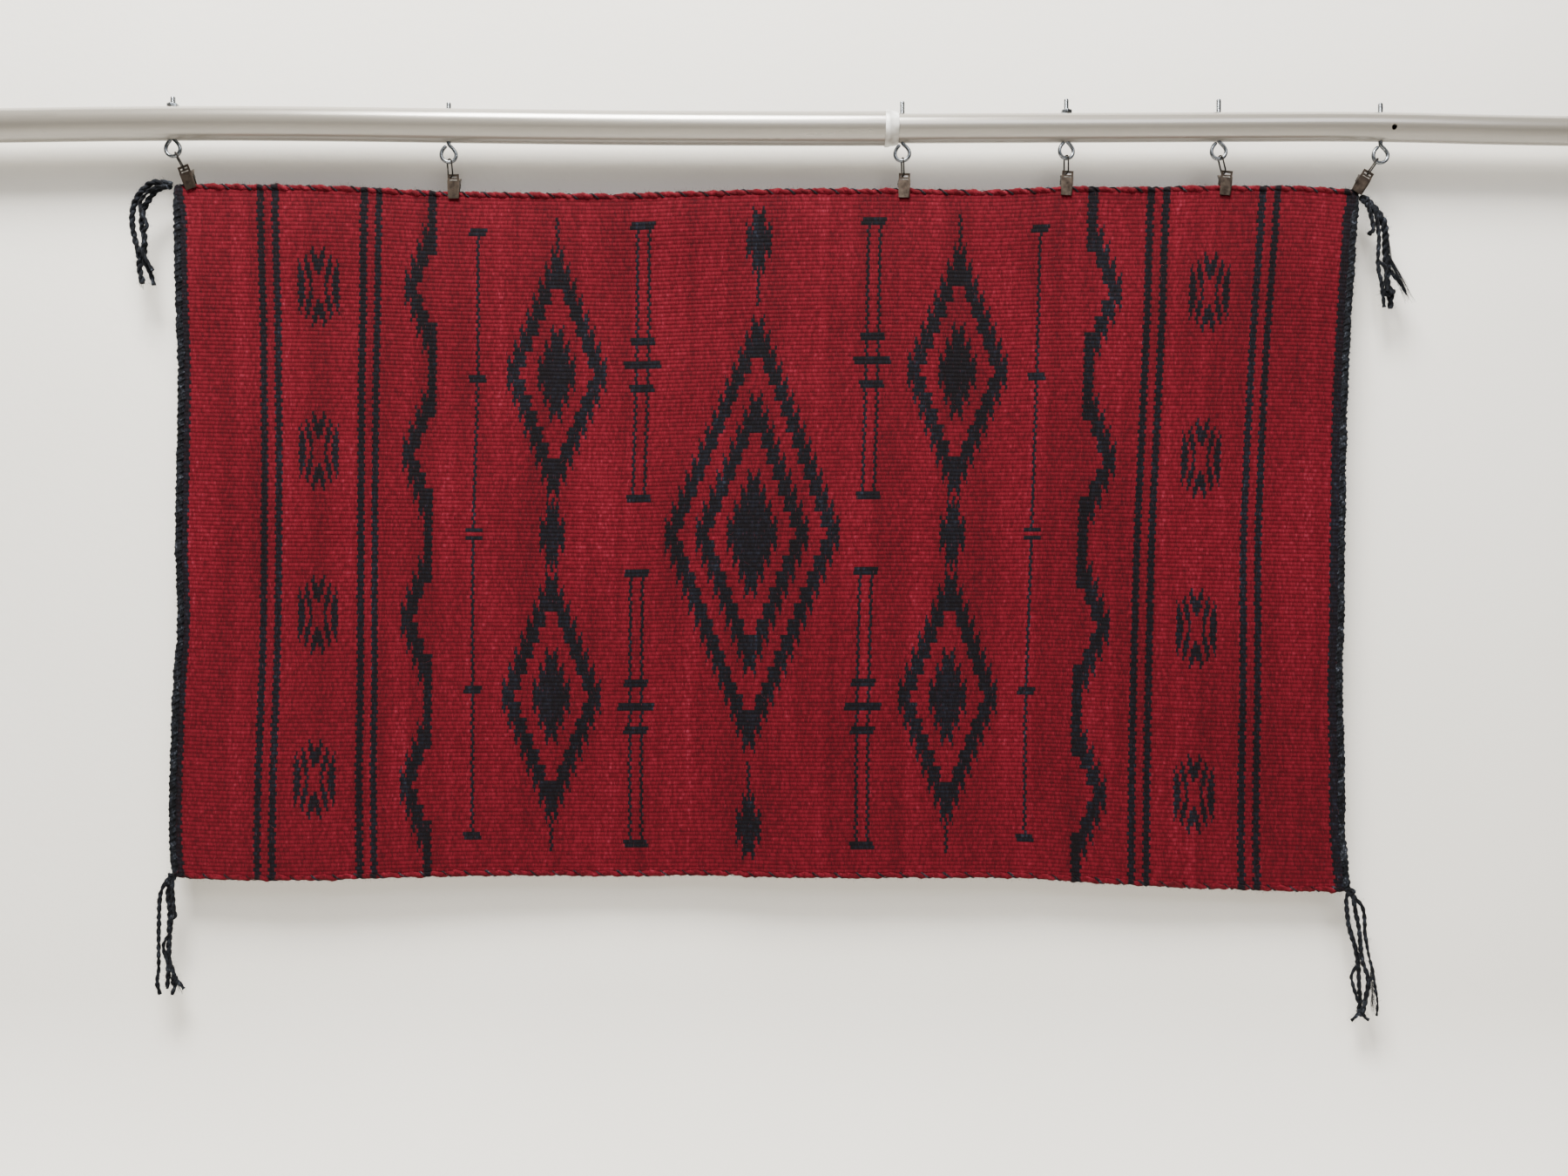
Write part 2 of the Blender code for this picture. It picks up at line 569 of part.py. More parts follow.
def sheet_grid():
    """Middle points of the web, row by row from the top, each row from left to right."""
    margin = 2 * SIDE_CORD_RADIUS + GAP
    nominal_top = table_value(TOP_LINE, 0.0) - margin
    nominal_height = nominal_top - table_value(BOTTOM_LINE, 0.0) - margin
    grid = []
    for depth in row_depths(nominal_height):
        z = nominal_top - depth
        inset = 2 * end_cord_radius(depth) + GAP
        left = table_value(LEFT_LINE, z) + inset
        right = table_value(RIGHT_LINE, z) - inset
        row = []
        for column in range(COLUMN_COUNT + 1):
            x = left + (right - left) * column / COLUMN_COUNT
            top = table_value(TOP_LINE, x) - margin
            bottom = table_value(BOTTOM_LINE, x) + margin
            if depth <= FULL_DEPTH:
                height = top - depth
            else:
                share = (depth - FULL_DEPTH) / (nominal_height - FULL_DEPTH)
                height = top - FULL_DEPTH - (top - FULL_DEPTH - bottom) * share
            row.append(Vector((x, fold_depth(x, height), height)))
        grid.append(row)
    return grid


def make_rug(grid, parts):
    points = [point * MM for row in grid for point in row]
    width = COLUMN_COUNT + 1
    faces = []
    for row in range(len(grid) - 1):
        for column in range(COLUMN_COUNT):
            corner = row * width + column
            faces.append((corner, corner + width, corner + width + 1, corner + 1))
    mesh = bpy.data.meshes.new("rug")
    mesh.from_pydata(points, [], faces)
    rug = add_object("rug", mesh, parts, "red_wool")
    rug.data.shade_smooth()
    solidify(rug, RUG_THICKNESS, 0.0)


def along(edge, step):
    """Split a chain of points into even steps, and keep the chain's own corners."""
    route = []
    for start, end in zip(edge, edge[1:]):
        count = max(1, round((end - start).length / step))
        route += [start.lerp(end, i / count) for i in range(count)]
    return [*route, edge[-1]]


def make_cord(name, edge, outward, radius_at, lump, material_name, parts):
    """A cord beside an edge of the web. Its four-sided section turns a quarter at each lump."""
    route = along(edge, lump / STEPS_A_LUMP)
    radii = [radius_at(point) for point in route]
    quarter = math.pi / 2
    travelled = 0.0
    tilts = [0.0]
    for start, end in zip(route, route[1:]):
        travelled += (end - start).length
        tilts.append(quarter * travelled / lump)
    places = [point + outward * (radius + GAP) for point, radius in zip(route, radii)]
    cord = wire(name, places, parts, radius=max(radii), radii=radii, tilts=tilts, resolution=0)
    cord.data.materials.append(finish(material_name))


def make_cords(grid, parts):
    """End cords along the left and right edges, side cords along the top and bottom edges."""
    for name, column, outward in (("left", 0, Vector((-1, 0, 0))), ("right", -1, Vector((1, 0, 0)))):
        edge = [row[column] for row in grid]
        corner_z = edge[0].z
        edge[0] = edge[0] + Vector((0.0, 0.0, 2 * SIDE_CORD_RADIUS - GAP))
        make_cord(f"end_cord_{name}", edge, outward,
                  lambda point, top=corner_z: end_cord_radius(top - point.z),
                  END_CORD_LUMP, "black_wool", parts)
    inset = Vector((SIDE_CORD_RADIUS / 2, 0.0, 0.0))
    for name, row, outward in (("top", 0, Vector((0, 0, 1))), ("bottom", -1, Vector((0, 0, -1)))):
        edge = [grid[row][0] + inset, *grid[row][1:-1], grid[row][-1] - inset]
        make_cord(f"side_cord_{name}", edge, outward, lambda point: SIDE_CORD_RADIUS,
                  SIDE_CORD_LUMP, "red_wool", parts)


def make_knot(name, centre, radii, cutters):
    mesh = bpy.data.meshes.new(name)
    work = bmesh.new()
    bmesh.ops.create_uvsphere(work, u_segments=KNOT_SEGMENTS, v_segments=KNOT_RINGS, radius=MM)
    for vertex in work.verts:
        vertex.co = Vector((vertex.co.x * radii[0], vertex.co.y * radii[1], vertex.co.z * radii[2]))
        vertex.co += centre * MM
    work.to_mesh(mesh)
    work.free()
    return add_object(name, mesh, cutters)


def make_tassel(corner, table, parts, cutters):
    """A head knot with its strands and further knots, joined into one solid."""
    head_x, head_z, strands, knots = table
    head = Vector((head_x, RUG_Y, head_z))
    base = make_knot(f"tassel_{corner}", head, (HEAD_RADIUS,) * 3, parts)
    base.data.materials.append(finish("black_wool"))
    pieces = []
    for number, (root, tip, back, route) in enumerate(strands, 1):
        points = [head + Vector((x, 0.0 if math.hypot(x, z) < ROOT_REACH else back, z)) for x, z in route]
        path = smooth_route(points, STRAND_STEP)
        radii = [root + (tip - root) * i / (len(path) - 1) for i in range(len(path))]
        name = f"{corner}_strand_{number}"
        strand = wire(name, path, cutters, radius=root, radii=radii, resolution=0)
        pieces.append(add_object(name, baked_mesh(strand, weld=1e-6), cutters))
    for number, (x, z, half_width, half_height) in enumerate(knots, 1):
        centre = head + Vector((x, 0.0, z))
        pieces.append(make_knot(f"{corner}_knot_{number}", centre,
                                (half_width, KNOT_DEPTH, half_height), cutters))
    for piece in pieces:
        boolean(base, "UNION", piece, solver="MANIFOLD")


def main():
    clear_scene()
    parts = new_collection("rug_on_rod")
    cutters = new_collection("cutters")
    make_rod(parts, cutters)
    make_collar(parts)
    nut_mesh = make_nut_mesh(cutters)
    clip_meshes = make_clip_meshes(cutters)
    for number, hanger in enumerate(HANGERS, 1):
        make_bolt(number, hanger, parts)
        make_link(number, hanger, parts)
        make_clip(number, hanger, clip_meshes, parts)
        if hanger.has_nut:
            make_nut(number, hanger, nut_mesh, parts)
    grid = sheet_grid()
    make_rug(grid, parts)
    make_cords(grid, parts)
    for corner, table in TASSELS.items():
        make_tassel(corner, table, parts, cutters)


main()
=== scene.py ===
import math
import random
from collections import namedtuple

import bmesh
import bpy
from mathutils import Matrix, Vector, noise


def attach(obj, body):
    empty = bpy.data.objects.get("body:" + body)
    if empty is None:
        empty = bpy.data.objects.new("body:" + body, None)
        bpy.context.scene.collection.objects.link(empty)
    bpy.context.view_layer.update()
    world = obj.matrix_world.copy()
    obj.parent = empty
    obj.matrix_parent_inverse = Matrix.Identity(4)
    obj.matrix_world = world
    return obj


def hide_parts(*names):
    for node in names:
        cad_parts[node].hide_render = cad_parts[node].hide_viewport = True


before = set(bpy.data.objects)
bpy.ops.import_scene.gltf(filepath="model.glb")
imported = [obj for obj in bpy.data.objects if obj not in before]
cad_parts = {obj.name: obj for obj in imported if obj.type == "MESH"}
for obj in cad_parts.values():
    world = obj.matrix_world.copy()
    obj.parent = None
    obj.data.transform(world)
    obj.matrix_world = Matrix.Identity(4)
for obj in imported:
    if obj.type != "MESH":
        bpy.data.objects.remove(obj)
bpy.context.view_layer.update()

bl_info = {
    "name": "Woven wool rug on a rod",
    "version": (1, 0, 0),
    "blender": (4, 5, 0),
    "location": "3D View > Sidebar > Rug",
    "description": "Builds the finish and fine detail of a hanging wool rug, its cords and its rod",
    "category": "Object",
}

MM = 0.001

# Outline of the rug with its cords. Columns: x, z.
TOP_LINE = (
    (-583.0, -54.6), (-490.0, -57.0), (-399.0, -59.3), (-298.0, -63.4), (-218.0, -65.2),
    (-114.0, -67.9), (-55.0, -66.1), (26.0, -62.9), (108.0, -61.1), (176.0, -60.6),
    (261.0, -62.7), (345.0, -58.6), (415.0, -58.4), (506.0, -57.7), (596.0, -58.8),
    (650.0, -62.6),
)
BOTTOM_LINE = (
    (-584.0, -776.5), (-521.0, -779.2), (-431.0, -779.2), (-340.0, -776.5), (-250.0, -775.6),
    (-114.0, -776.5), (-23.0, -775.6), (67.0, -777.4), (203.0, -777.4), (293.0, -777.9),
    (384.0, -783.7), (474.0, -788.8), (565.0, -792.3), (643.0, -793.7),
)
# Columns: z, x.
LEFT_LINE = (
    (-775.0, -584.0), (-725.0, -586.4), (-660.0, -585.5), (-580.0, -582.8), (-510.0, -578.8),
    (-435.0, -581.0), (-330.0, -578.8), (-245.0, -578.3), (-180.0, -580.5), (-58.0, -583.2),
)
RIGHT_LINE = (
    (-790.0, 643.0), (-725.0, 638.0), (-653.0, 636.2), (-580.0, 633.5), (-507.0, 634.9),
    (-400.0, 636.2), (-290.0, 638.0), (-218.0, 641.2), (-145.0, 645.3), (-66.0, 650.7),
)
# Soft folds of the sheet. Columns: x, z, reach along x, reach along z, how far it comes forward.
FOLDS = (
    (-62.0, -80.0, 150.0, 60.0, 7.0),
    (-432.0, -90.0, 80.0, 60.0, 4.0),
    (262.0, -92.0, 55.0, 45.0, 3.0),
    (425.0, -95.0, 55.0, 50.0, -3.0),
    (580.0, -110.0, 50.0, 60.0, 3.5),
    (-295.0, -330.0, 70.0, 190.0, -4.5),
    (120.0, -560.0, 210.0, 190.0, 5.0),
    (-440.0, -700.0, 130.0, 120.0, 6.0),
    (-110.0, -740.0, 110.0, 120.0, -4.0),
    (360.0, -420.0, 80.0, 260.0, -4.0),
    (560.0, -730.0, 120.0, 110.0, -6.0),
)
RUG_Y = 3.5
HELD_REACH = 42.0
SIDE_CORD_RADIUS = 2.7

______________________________

### EXERCISE TASK
Copy out only the lines above from the one with "if empty is" to the one with "before = set(bpy.data.objects)", inclusive, exactly as they stand.

### RESULT OF THIS TASK
    if empty is None:
        empty = bpy.data.objects.new("body:" + body, None)
        bpy.context.scene.collection.objects.link(empty)
    bpy.context.view_layer.update()
    world = obj.matrix_world.copy()
    obj.parent = empty
    obj.matrix_parent_inverse = Matrix.Identity(4)
    obj.matrix_world = world
    return obj


def hide_parts(*names):
    for node in names:
        cad_parts[node].hide_render = cad_parts[node].hide_viewport = True


before = set(bpy.data.objects)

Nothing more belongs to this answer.